In 1863 the Western Shoshone Nation signed a peace treaty with the federal government that recognized Shoshone ownership of approximately 24 million acres of land, primarily on the east side of Nevada. The treaty, known as Treaty of Ruby Valley of 1863, was ratified by Congress and recognized as recently as 1983 when the Ninth Circuit Court of Appeals recognized the Shoshones as being the legal owners of this land. But in 1985 the Supreme Court ruled the Shoshones lost the land due to “gradual encroachment.”

“This means that white Americans, by their numerical numbers, took over the land after populating Nevada,” said Dr. Steven Crum, a member of the Western Shoshone tribe and a Native American studies professor at the University of California, Davis.


“The problem with this argument is that Nevada is one of the least populated states in the U.S. Hardly any White Americans live on the east side of Nevada,” Dr. Crum told Fusion.

Local Democratic elected officials say the plan to reclaim federal land is doomed because the state is unprepared to manage that amount of land. The federal government manages 59,681,502 acres in Nevada, 84.9% of the state's 70,264,320 total acres.


“As representatives of county and state government, we can attest to the fact that we simply do not have the funds to provide law enforcement, trail maintenance and wildfire protection that currently is provided for us on these lands by the federal government,” wrote Chris Giunchigliani, a member of Clark County Commission and Kelvin Atkinson, a member of the Nevada Senate, in an opinion piece for the Las Vegas Review-Journal.

“Proponents of this plan believe we will be able to fill the budget hole for land management by selling the land to the highest bidder, or by allowing unregulated development,” Giunchigliani and Atkinson went on to say.

Still Ted Cruz and his fellow GOP running mates support transferring land management to the state of Nevada.


“I most certainly believe that the federal government controls far too much land in the Western parts of the United States especially,” Rubio told The Des Moines Register in January. “The state of Nevada is an example — it’s almost entirely owned by the federal government. And it goes well beyond the legitimate need of land ownership for defense purposes,” Rubio said.

Rubio has said he disagrees with Ammon and Ryan Bundy, the brothers who spearheaded a 41-day occupation of a wildlife refuge in Oregon demanding the federal government cease ownership of the refuge and that it be handed to locals. The Bundy brothers’ father, Cliven, was also at the center of a standoff in Nevada with federal officials in 2014 because his cows were grazing on land managed by the federal government without paying fees. He now owes more money to the government than all other ranchers in the U.S. combined.

A scene from a 30-second ad released by Ted Cruz pledging to return public land managed by the federal government to the state of Nevada.
Ted Cruz/YouTube


Ted Cruz’s 30-second ad includes scenes with a cattle rancher and cows roaming open field, pandering to far-right activists and going up against Trump.
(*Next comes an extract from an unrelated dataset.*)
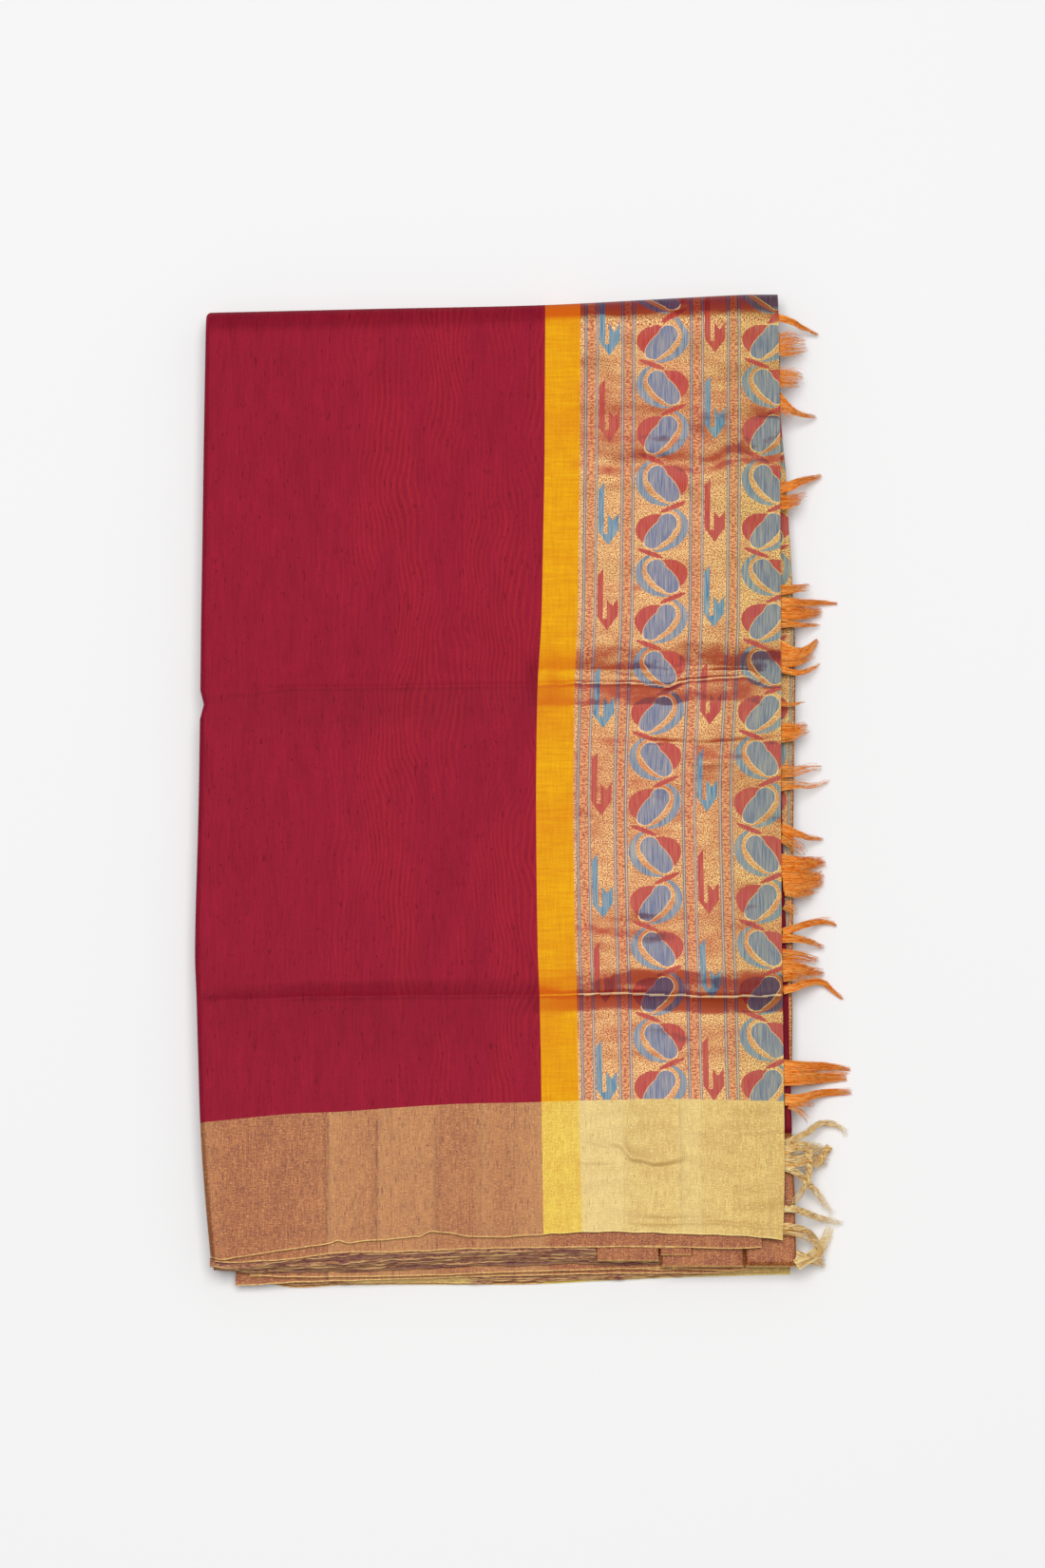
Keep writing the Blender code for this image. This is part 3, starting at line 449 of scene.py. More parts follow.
silk = add("Mix", add("MapRange", weft, 0.45, 1.05), "#870A26", "#A21432")
slub_mask = add("MapRange", grain["thick slub"], 0.67, 0.74, 0.0, 0.6)
fleck_mask = add("MapRange", grain["fleck"], 0.74, 0.78, 0.0, 0.6)
for share, colour in ((moire_share, "#BD2621"), (slub_mask, "#63000F"), (fleck_mask, "#5F0011")):
    silk = add("Mix", share, silk, colour)
lean = add("Attribute", attribute_name="lean", out="Fac")
tone = add("MapRange", grain["thread"], 0.25, 0.75, 0.86, 1.13)
# Painted shade: the silk darkens where the cloth leans, at the creases and over the far fold.
tone = add("MULTIPLY", tone, add("MapRange", lean, 0.012, 0.12, 1.0, 0.78))
# Over the right side, on the flap under the top leaf, the silk is painted deeper as shade.
tone = add("MULTIPLY", tone, add("MapRange", where["X"], 0.150, 0.152, 1.0, 0.62))
silk = add("Mix", 1.0, silk, tone, blend_type="MULTIPLY")
relief = add("ADD", grain["thread"], slub_mask)
bump = add("Bump", Height=relief, Strength=0.25, Distance=0.15 * MM)
fill(shader, {"Base Color": silk, "Normal": bump, "Roughness": 0.6, "Specular IOR Level": 0.1})

body_top = top_stretch("body_cloth", left_fold, stripe_left, 72, LEFT_COLUMNS)
dress(body_top, maroon_silk, "body_top")

# Yellow stripe between the body and the end piece, woven in the same warp. Plain silk, shot
# with orange in broad patches, and a deeper orange painted as shade where the cloth leans at
# the creases and over the fold.
yellow_silk, shader, add, place = new_cloth("amber silk")
grain = {}
for name, sizes, detail, roughness in (
        ("slub", (0.8, 16.0, 16.0), 3.0, 0.6), ("thread", (0.7, 0.7, 1.0), 2.0, 0.5),
        ("warp", (14.0, 1.2, 9.0), 2.0, 0.5), ("broad", (60.0, 40.0, 90.0), 2.0, 0.5)):
    at = add("Mapping", place, Scale=[1 / (mm * MM) for mm in sizes])
    grain[name] = add("TexNoise", at, Scale=1.0, Detail=detail, Roughness=roughness)
weft = add("MapRange", add("ADD", grain["slub"], grain["warp"]), 0.70, 1.30)
silk = add("Mix", weft, "#E19200", "#F1B000")
lean = add("Attribute", attribute_name="lean", out="Fac")
# Random orange patches, then painted shade where the cloth leans.
for share, colour in ((add("MapRange", grain["broad"], 0.48, 0.72, 0.0, 0.5), "#DC7E04"),
                      (add("MapRange", lean, 0.02, 0.17), "#D2600C")):
    silk = add("Mix", share, silk, colour)
tone = add("MapRange", grain["thread"], 0.25, 0.75, 0.92, 1.07)
silk = add("Mix", 1.0, silk, tone, blend_type="MULTIPLY")
bump = add("Bump", Height=grain["thread"], Strength=0.2, Distance=0.12 * MM)
fill(shader, {"Base Color": silk, "Normal": bump, "Roughness": 0.55,
              "Specular IOR Level": 0.08})

stripe_top = top_stretch("stripe_cloth", stripe_left, stripe_right, 12)
dress(stripe_top, yellow_silk, "stripe_top")

# Brocade end piece of the top leaf: gold metal thread ground with silk figuring, woven in
# columns of hooked arrows and of roundels between narrow guard lines.
# The chart is in millimetres across from the stripe and along from the border line.
COLUMN_START = 2.5
COLUMN_PITCH = 64.0
ROUNDEL_CENTRE = (47.6, 7.0)
ROUNDEL_PITCH = 28.3
ARROW_TIP_X = 15.4
ARROW_PITCH = 113.4
SECOND_ARROW = 60.3
OFF_CHART = 90.0
GUARD_CHART = (
    (0.0, "edge"), (0.55, "line"), (1.25, "edge"), (1.8, "ground"), (2.2, "band"),
    (6.3, "ground"), (6.8, "edge"), (7.4, "line"), (8.1, "edge"), (8.7, "ground"),
    (22.4, "edge"), (23.0, "line"), (23.7, "edge"), (24.3, "ground"), (24.6, "band"),
    (28.6, "ground"), (29.0, "edge"), (29.6, "line"), (30.3, "edge"), (30.9, "ground"),
    (64.0, "ground"),
)
GUARD_KEYS = {"ground": "#000000", "edge": "#FF0000", "band": "#00FF00", "line": "#0000FF"}


def set_ramp(ramp, stops, start=0.0, end=1.0):
    """Give a colour ramp its stops: places between start and end, in order, each with its
    colour or its grey."""
    elements = ramp.node.color_ramp.elements
    for index, (at, colour) in enumerate(stops):
        share = (at - start) / (end - start)
        stop = elements[index] if index < 2 else elements.new(share)
        stop.position = share
        stop.color = srgb(colour) if isinstance(colour, str) else (*[colour] * 3, 1.0)


zari_brocade, shader, add, place = new_cloth("gold zari and silk brocade")
weave = add("UVMap", uv_map="weave")
jitter = add("TexNoise", add("Mapping", weave, Scale=(1000.0, 1000.0, 1.0)), Scale=1.2,
             Detail=2.0, out="Color")
wobble = add("VectorMath", jitter, (0.5, 0.5, 0.5), operation="SUBTRACT")
wobble = add("VectorMath", wobble, (0.5, 1.3, 0.0), operation="MULTIPLY")
in_mm = add("Mapping", weave, Scale=(1000.0, 1000.0, 0.0))
chart = add("SeparateXYZ", add("VectorMath", in_mm, wobble, operation="ADD")).node.outputs
across = add("SUBTRACT", chart["X"], COLUMN_START)
along = chart["Y"]
in_column = add("WRAP", across, COLUMN_PITCH, 0.0)
column = add("FLOOR", add("DIVIDE", across, COLUMN_PITCH))

# Guard lines and dotted bands, as a ramp across one repeat of the columns.
guards = add("ValToRGB", add("DIVIDE", in_column, COLUMN_PITCH))
guards.node.color_ramp.interpolation = "CONSTANT"
set_ramp(guards, [(start, GUARD_KEYS[key]) for start, key in GUARD_CHART], 0.0, COLUMN_PITCH)
guard = add("SeparateColor", guards).node.outputs

# Roundels: every second one is mirrored. A bean with a broad head lies along the slant, a
# leaf lies behind its back and a crescent round its front, with a gold channel between. A
# short stem crosses to the next roundel.
from_cell = add("SUBTRACT", along, ROUNDEL_CENTRE[1] - ROUNDEL_PITCH / 2)
pair_y = add("WRAP", from_cell, 2 * ROUNDEL_PITCH, 0.0)
upper = add("GREATER_THAN", pair_y, ROUNDEL_PITCH)
cell_y = add("SUBTRACT", add("WRAP", pair_y, ROUNDEL_PITCH, 0.0), ROUNDEL_PITCH / 2)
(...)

A radio ad by the Kasich camp promises he will transfer power over land management back to Nevada from Washington and declares, "John Kasich says this land should be your land."

Mary McCloud says the next president can set an example by making decisions about land with Native Americans.


“I want the federal government to return this land back to the Indians at least negotiate with the Indians,” said McCloud.

“If Ted Cruz is going to give this land away give it back to the original rightful owners,” said Mary McCloud.